Uppsala. At breakfast there was a
biker whose jacket said he was from the Uppsala chapter of the Ards Vikings. I
didn't know they had clubs for them. He looked pleasant and friendly despite
the build, the tattoos and the facial hair and it occurred to me that they might
be a bit like elk. Having no natural predators they are calm, clumsy and mostly
harmless.
At the river we walked along the
bank a few hundred yards. It was full of young people, students I suppose,
doing what young people do, hanging out, drinking beer, trying to impress the
girls. Being young. I miss being young.
4 comments:
We may not be physically young anymore but the fact that you notice these (and many more) things including those you blog about, shows that mentally you are still young, ie. curious about the world, observant and inquiring and expressing thoughts about it clearly. If we do this then we are still avoiding one of the pitfalls of being old - being stale.
Very true. While I can still travel the countryside on foot or by bike and find things to be interested in I shan't feel that youth has gone. In fact, most of the time I think of myself as much younger than I am. But don't tell me you wouldn't occasionally like to be drinking wine on a riverbank on a summer afternoon talking drivel to a pretty girl. :-) On the other hand, the girl I wanted to impress I impressed definitively (God knows how, but there you are) years ago. If I were 20 I'd have to do it all again and I'd probably make a mess of it.

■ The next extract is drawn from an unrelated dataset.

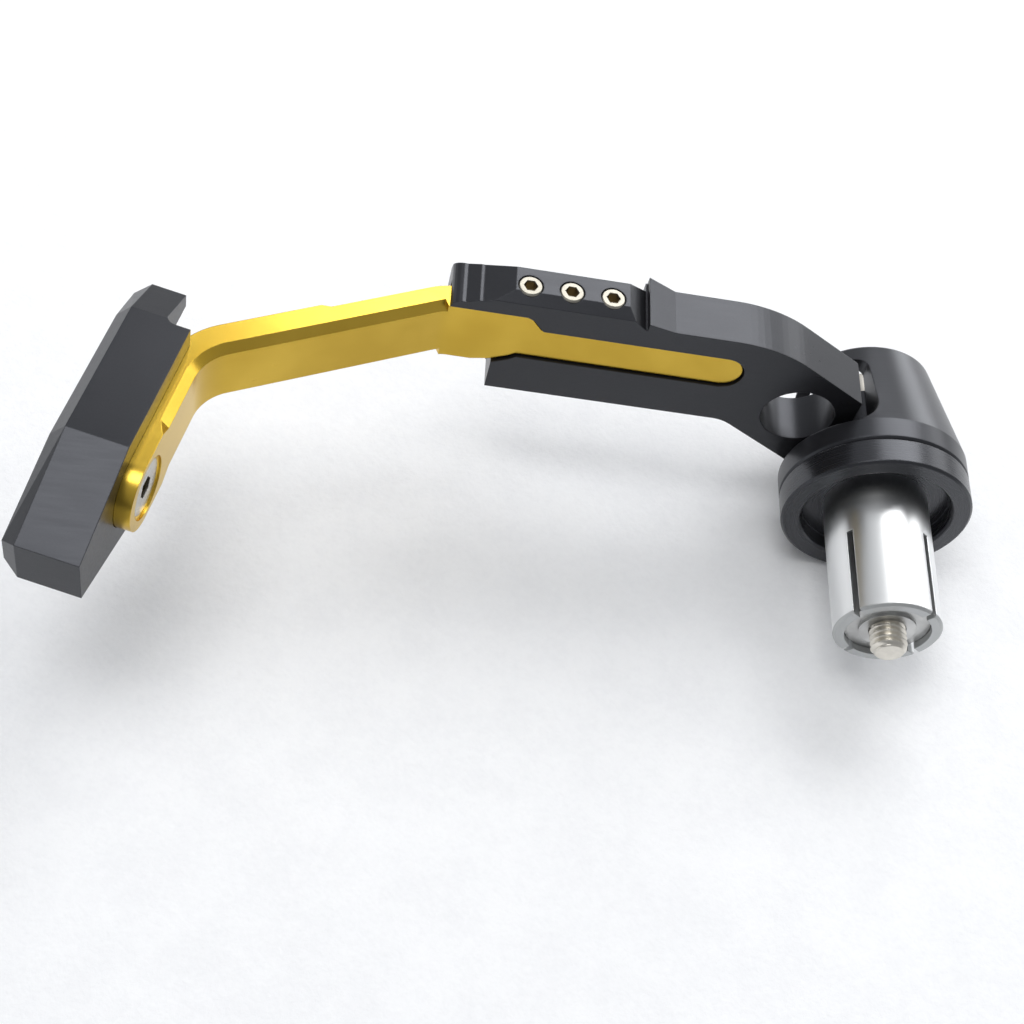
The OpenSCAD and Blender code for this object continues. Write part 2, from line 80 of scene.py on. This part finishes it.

I like what you wrote, Mr. Hickory. In my mind I too am usually still at least 10 years younger than I am, according to my passports. 20 years ago I didn't make a mess of it either though looking back, it looks like I was trying to, through gross insensivity and emotional ignorance. Now, we still drink wine together every day, and occasionally still do it near a riverbank in summer...At least we do when our 12 year-old allows us or he isn't there with us for that fleeting hour or two. He has a bike but we don't...
Ah yes, there are things you could never bear to change. Which is probably the best reason for accepting, indeed celebrating openly, where we are now.